Two wind energy items arrived in my inbox in close proximity recently. One was from the NZ Wind Energy Association (NZWEA) congratulating Meridian Energy on turning the first sod at Mill Creek wind farm in the Ohariu Valley north-west of Wellington. It’s a 60 megawatt farm of 26 turbines. The project will cost $169 million and is expected to be commissioned by mid-2014. It will increase NZ’s installed wind capacity from 623 megawatts to 683 megawatts.

NZWEA’s chief executive made appropriate remarks to accompany the announcement, reiterating the expectation that at least 20% of NZ’s electricity will be generated from wind by 2030 and noting the technology advances in harnessing wind which is now one of the lowest cost options for new generation in New Zealand.

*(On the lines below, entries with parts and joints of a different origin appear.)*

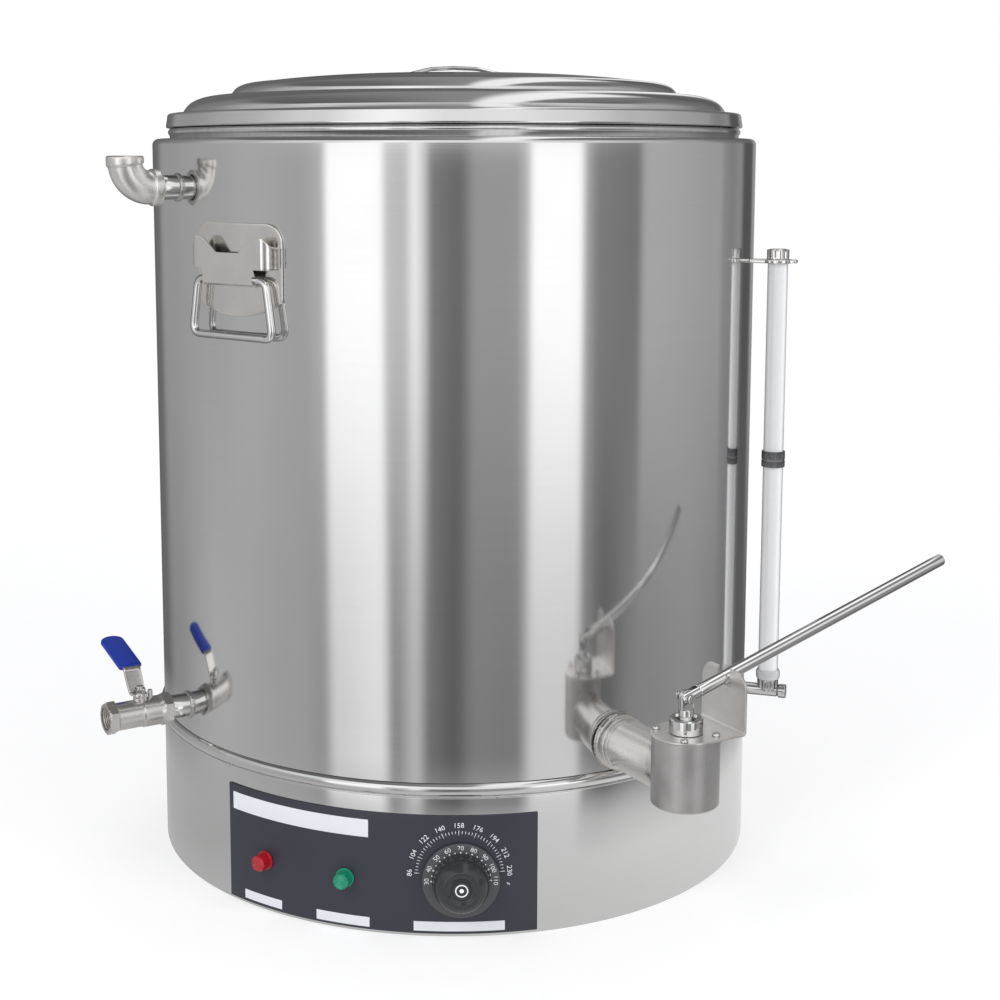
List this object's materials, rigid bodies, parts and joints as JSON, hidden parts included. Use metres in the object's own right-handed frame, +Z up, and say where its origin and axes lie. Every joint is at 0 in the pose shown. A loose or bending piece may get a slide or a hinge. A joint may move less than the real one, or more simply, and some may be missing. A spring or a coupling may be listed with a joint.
{
  "type": "heated honey bottling tank",
  "caption": "Round double-wall steel tank with water jacket, electric base, lid, side gauge, fill elbow, drain valve and spring-loaded honey gate.",
  "frame": {"origin": "centre of the tank's underside, in the plane it stands on", "axes": "+Z up along the tank's axis, -Y towards the front with the temperature dial, +X to the side of the level gauge"},
  "size_m": [0.657, 0.5805, 0.6471],
  "materials": {
    "polished_steel": "polished",
    "brushed_steel": "satin",
    "cast_steel": "blasted",
    "dark_chrome": "polished, knurled",
    "brass": "polished",
    "blue_vinyl": "dipped vinyl",
    "grey_panel": "matt film",
    "black_plastic": "moulded",
    "red_lens": "clear moulded",
    "green_lens": "clear moulded",
    "clear_tube": "clear plastic",
    "pale_plastic": "moulded"
  },
  "bodies": {
    "tank": {"outer_shell": "polished_steel", "inner_pot": "polished_steel", "jacket_floor": "brushed_steel", "joint_bead": "polished_steel", "base_skirt": "polished_steel", "base_cover": "brushed_steel", "base_screw_1": "brushed_steel", "base_screw_2": "brushed_steel", "base_screw_3": "brushed_steel", "base_screw_4": "brushed_steel", "heating_element": "brushed_steel", "terminal_block": "pale_plastic", "cable_gland": "black_plastic", "control_panel": "grey_panel", "power_lamp": "red_lens", "working_lamp": "green_lens", "dial_bezel": "black_plastic", "thermostat_body": "pale_plastic", "left_handle_plate": "polished_steel", "left_handle_bracket": "polished_steel", "right_handle_plate": "polished_steel", "right_handle_bracket": "polished_steel", "fill_nipple": "cast_steel", "fill_elbow": "cast_steel", "drain_nipple": "cast_steel", "drain_valve_body": "cast_steel", "drain_seat_outer": "pale_plastic", "drain_seat_inner": "pale_plastic", "gate_outlet_pipe": "brushed_steel", "gate_body": "brushed_steel", "gate_plate": "brushed_steel", "gate_guide_boss": "brushed_steel", "gate_spring": "brushed_steel", "gate_screw_1": "brushed_steel", "gate_screw_2": "brushed_steel", "gate_screw_3": "brushed_steel", "gate_screw_4": "brushed_steel", "gauge_pipe": "cast_steel", "gauge_bracket": "polished_steel", "gauge_nut": "cast_steel", "gauge_collar": "clear_tube", "gauge_tube_lower": "clear_tube", "gauge_tube_upper": "clear_tube", "gauge_coupling": "dark_chrome", "gauge_cap": "brass"},
    "lid": {"lid": "polished_steel", "lid_handle": "polished_steel"},
    "left_bail": {"left_handle_bail": "polished_steel"},
    "right_bail": {"right_handle_bail": "polished_steel"},
    "drain_handle": {"drain_lever": "brushed_steel", "drain_lever_sleeve": "blue_vinyl", "drain_stem": "brushed_steel", "drain_stem_nut": "brushed_steel", "drain_ball": "polished_steel"},
    "gate_plunger": {"gate_plunger": "brushed_steel", "gate_seal": "pale_plastic", "gate_plunger_rod": "polished_steel"},
    "gate_lever": {"gate_lever": "polished_steel", "gate_lever_pin": "polished_steel"},
    "thermostat_knob": {"thermostat_knob": "black_plastic"}
  },
  "joints": [
    {"name": "lid_lift", "type": "slide", "parent": "tank", "child": "lid", "axis": [0, 0, 1], "range_m": [0, 0.15]},
    {"name": "left_bail_swing", "type": "hinge", "parent": "tank", "child": "left_bail", "pos_m": [-0.1637, -0.19578, 0.4825], "axis": [-0.7672, 0.6414, 0], "range_deg": [0, 95]},
    {"name": "right_bail_swing", "type": "hinge", "parent": "tank", "child": "right_bail", "pos_m": [0.1637, 0.19578, 0.4825], "axis": [0.7672, -0.6414, 0], "range_deg": [0, 95]},
    {"name": "drain_valve_turn", "type": "hinge", "parent": "tank", "child": "drain_handle", "pos_m": [-0.24636, -0.15394, 0.1395], "axis": [0, 0, 1], "range_deg": [0, 90]},
    {"name": "gate_plunger_lift", "type": "slide", "parent": "tank", "child": "gate_plunger", "axis": [0, 0, 1], "range_m": [0, 0.022], "stiffness_N_per_m": 600, "springref_m": -0.02, "deforming": ["gate_spring"]},
    {"name": "gate_lever_swing", "type": "hinge", "parent": "gate_plunger", "child": "gate_lever", "pos_m": [0.16296, -0.2904, 0.1962], "axis": [-0.4894, 0.8721, 0], "range_deg": [0, 35.8]},
    {"name": "thermostat_turn", "type": "hinge", "parent": "tank", "child": "thermostat_knob", "pos_m": [0.0053, -0.262, 0.0445], "axis": [0.0201, -0.9998, 0], "range_deg": [-75, 75]}
  ],
  "couplings": [
    {"joint": "gate_lever_swing", "follows": "gate_plunger_lift", "rad_per_m": 28.4}
  ]
}
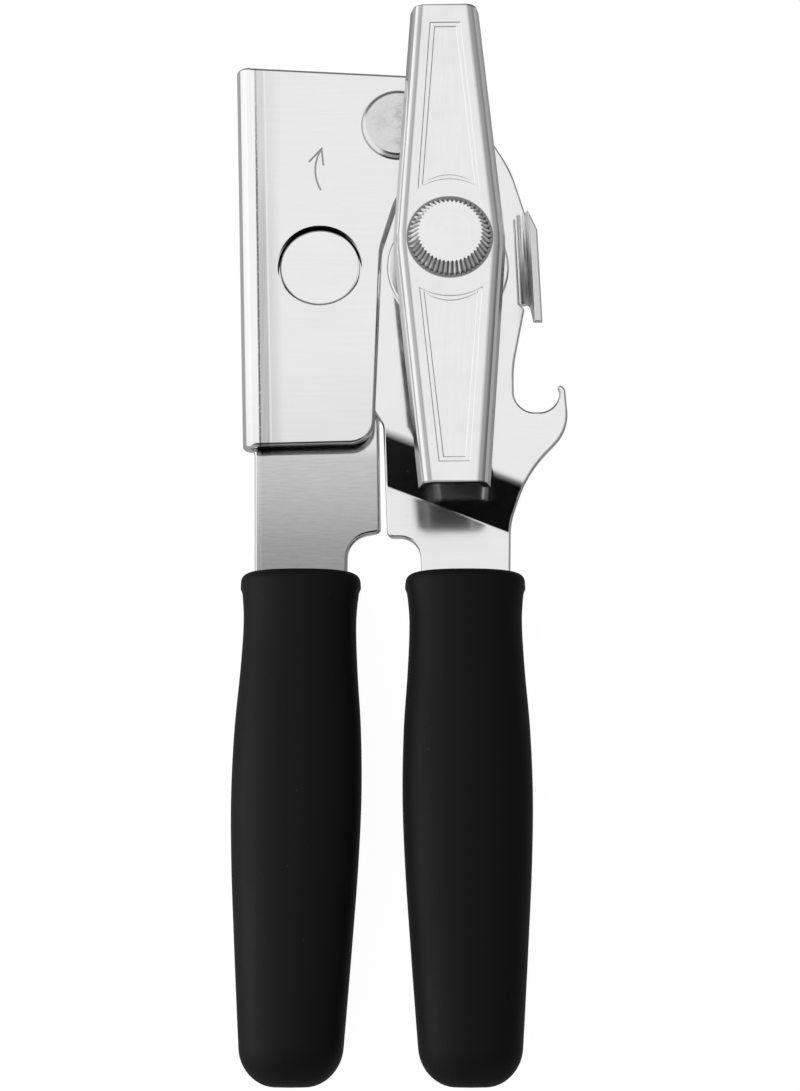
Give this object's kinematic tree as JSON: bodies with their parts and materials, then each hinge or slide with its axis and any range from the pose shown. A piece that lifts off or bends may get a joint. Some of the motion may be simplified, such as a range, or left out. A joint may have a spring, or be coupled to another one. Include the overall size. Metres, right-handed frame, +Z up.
{
  "type": "manual can opener",
  "caption": "Geared hand can opener with two black handles joined by a rivet, a channel-section crank, meshed drive and cutter wheels, a guide tab and a cap-lifter hook.",
  "frame": {"origin": "centre of the footprint on the surface it lies on, under the handles' plane", "axes": "+Y along the handles towards the head, +X across them from the cutter side to the drive side, +Z up through the crank's axis"},
  "size_m": [0.057, 0.1793, 0.0272],
  "materials": {
    "plated_steel": "nickel-plated sheet, polished with a faint cross brushing",
    "bright_plate": "bright nickel plate, softly polished",
    "turned_steel": "turned steel, fine rings",
    "gear_steel": "sintered steel, dull and lightly oiled",
    "tool_steel": "hardened and ground",
    "grip_black": "soft matt vinyl with a very fine grain"
  },
  "bodies": {
    "cutter_side": {"cutter_frame": "plated_steel", "left_grip": "grip_black", "pivot_rivet": "bright_plate", "pivot_washer": "turned_steel", "cutter_stud": "bright_plate", "cutter_thrust_washer": "turned_steel", "cutter_end_washer": "turned_steel"},
    "cutter_set": {"cutter_gear": "gear_steel", "cutter_wheel": "tool_steel", "cutter_hub": "gear_steel"},
    "drive_side": {"drive_frame": "plated_steel", "right_grip": "grip_black", "shaft_bushing": "plated_steel"},
    "crank_set": {"crank_handle": "bright_plate", "drive_spindle": "bright_plate", "crank_spacer": "turned_steel", "spring_washer": "turned_steel", "drive_gear": "gear_steel", "feed_wheel": "tool_steel", "spindle_end_washer": "turned_steel"}
  },
  "joints": [
    {"name": "handle_pivot", "type": "hinge", "parent": "cutter_side", "child": "drive_side", "pos_m": [-0.0001, 0.07335, 0.0087], "axis": [0, 0, 1], "range_deg": [0, 45]},
    {"name": "crank_spin", "type": "hinge", "parent": "drive_side", "child": "crank_set", "pos_m": [0.0084, 0.0476, 0.0087], "axis": [0, 0, 1], "continuous": true},
    {"name": "cutter_spin", "type": "hinge", "parent": "cutter_side", "child": "cutter_set", "pos_m": [-0.0136, 0.0476, 0.003], "axis": [0, 0, 1], "continuous": true}
  ],
  "couplings": [
    {"joint": "cutter_spin", "follows": "crank_spin", "ratio": -1}
  ]
}
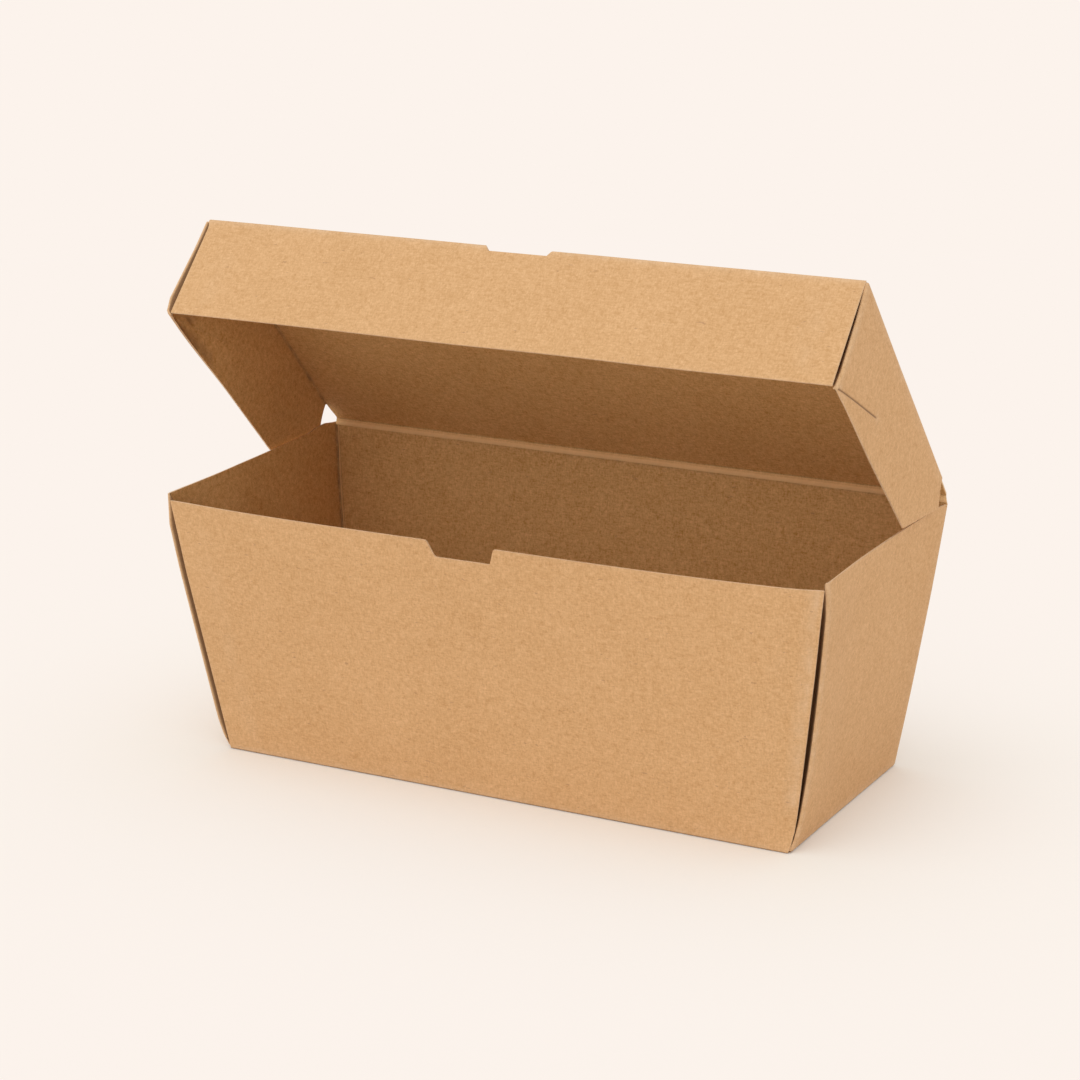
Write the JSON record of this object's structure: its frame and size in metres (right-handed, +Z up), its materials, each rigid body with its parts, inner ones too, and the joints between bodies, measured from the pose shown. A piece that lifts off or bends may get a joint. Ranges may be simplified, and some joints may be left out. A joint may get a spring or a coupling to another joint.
{
  "type": "loaf box",
  "caption": "Kraft paperboard loaf box: a tapered tray with a hinged lid that has side and front flaps, standing open.",
  "frame": {"origin": "middle of the base's underside", "axes": "+Z up, -Y towards the front wall with the finger notch, +X along the length"},
  "size_m": [0.2018, 0.0909, 0.1518],
  "materials": {
    "kraft_board": "uncoated brown kraft"
  },
  "bodies": {
    "tray": {"tray": "kraft_board"},
    "lid": {"lid": "kraft_board"}
  },
  "joints": [
    {"name": "lid_hinge", "type": "hinge", "parent": "tray", "child": "lid", "pos_m": [0, 0.04285, 0.0801], "axis": [-1, 0, 0], "range_deg": [-49.4, 130.5]}
  ]
}
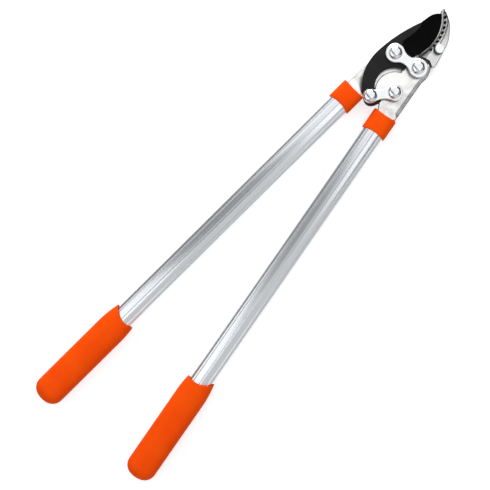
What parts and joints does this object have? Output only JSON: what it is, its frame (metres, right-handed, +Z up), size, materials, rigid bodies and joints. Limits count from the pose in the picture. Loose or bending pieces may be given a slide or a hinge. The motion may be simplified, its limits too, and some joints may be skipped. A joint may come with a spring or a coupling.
{
  "type": "lopper",
  "caption": "Long handled compound action lopper with a serrated hook, black bypass blade, drive link, oval aluminium handles and orange plastic grips.",
  "frame": {"origin": "on the main pivot's axis at floor level, with the closed tool lying flat, bolt heads up", "axes": "+Y along the bisector of the closed handles towards the jaws, +Z up along the pivots, +X towards the moving handle"},
  "size_m": [0.2036, 0.7543, 0.0301],
  "materials": {
    "steel": "satin zinc",
    "zinc": "bright zinc",
    "black_steel": "matt black coating",
    "aluminium": "satin extrusion",
    "orange": "satin moulded",
    "black_plastic": "moulded"
  },
  "bodies": {
    "hook_handle": {"hook_plate": "steel", "front_strap": "zinc", "blade_pivot_bolt": "zinc", "main_pivot_bolt": "zinc", "blade_pivot_spacer": "zinc", "main_pivot_spacer": "zinc", "blade_pivot_washer": "zinc", "main_pivot_washer": "zinc", "blade_pivot_nut": "zinc", "main_pivot_nut": "zinc", "jaw_stud": "zinc", "left_front_tang_pin": "zinc", "left_rear_tang_pin": "zinc", "left_tang_insert": "black_plastic", "left_tube": "aluminium", "left_collar": "orange", "left_grip": "orange"},
    "lever_handle": {"lever_plate": "steel", "link_bolt": "zinc", "link_spacer": "zinc", "link_washer": "zinc", "link_nut": "zinc", "right_front_tang_pin": "zinc", "right_rear_tang_pin": "zinc", "right_tang_insert": "black_plastic", "right_tube": "aluminium", "right_collar": "orange", "right_grip": "orange"},
    "blade": {"blade": "black_steel"},
    "link": {"drive_link": "zinc", "tail_rivet": "zinc"}
  },
  "joints": [
    {"name": "lever_pivot", "type": "hinge", "parent": "hook_handle", "child": "lever_handle", "pos_m": [0, 0, 0.014], "axis": [0, 0, 1], "range_deg": [0, 55]},
    {"name": "blade_pivot", "type": "hinge", "parent": "hook_handle", "child": "blade", "pos_m": [-0.0367, -0.0042, 0.018], "axis": [0, 0, 1], "range_deg": [0, 36]},
    {"name": "link_pivot", "type": "hinge", "parent": "lever_handle", "child": "link", "pos_m": [-0.0032, -0.0458, 0.022], "axis": [0, 0, 1], "range_deg": [-64, 0]}
  ],
  "couplings": [
    {"joint": "blade_pivot", "follows": "lever_pivot", "ratio": 0.645},
    {"joint": "link_pivot", "follows": "lever_pivot", "ratio": -1.15}
  ]
}
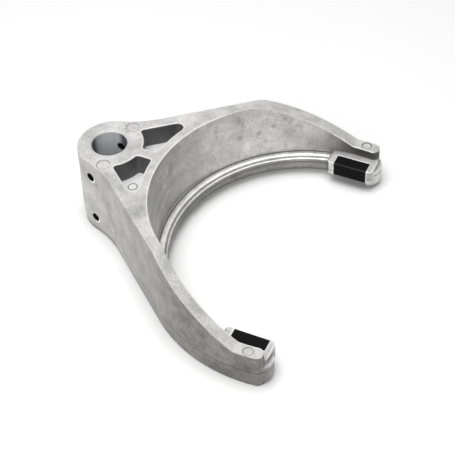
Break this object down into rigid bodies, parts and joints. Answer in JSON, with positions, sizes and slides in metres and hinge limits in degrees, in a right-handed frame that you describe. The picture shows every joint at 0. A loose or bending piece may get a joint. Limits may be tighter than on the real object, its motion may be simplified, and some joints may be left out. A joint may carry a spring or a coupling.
{
  "type": "transmission shift fork",
  "caption": "Cast aluminium selector fork with a rail bore, cross-pin holes and a C-shaped arch whose arm tips carry plastic pads for a sleeve groove.",
  "frame": {"origin": "on the rail bore's axis, in the plane of the flat underside", "axes": "+Z along the rail bore, up from the underside; +X from the bore towards the open side of the arch; +Y towards the far arm"},
  "size_m": [0.1915, 0.2206, 0.064],
  "materials": {
    "cast_aluminium": "die-cast, matt with a fine speckle",
    "pad_plastic": "moulded, matt black"
  },
  "bodies": {
    "root": {"fork_casting": "cast_aluminium", "far_pad": "pad_plastic", "near_pad": "pad_plastic"}
  },
  "joints": []
}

It’s good to see the steady progress in the development of wind energy in NZ, although it seems to arouse little excitement in Government circles who reserve most of their interest for further  fossil fuel development. And a report in Saturday’s NZ Herald was a sobering reminder that the $7 billion invested in the oil and gas sector over the past five years puts it far ahead of any other local sector when it comes to investment in new productive capacity. NZ is hardly on the brink of transition from fossil fuels, hardly, it seems, even interested in the possibility while there’s money to be made from exploiting them.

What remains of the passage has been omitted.